On 1/25/2012 1:13 PM, Kyle Banerjee wrote:
> itself. For example, there's a system used for many digital archives that
> splits a field in two anytime a field that needs to be represented by an
> XML entity is encountered. Name withheld to protect the guilty.
Why are we so eager to 'protect the guilty' in discussions like this?
Our reluctance to share info on problems with software we use (because
of fear of offending the vendor?) means that it's very difficult for a
library to find out about the plusses and minuses of any given product
when evaluating solutions.
Don't even bother googling -- nobody will publically call this stuff out
on a blog, or even in a public listserv! It's on private customer-only
listservs and bug trackers, or even more likely nowhere at all. When
you want to find out the real deal, you have to start from scratch,
contact personal contacts at other institutions that have experience
with each software you are curious about, and ask them one-on-one in
private.

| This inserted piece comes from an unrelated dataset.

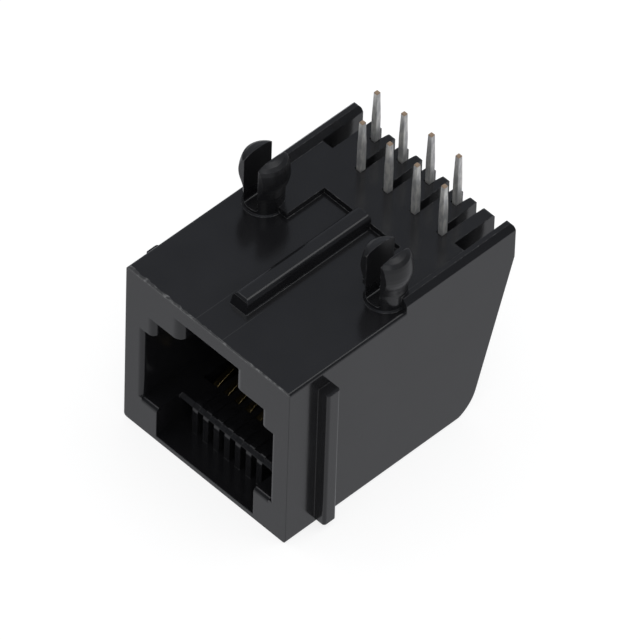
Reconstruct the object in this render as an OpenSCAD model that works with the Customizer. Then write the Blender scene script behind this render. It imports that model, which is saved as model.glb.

Wasting time, cause everybody has to do that each time they
want to find out the current issues, so many offline one and one
conversations (or so many people that just give up and don't even do the
'due dilligence'), only finding out about things your personal contact
happened to have encountered.
Why can't we just share this stuff in public and tell it like it is, so
the information is available for people who need it?
If you want to find out about problems and issues with _succesful_
software that isn't library-specific, it's not hard to. You can often
find public issue trackers from the developers, but if not you can find
public listservs and many blog posts where people aren't afraid to
describe the problem(s) they encountered, there's no 'protecting of the
guilty.' Hint, this is part of what _makes_ such software succesful.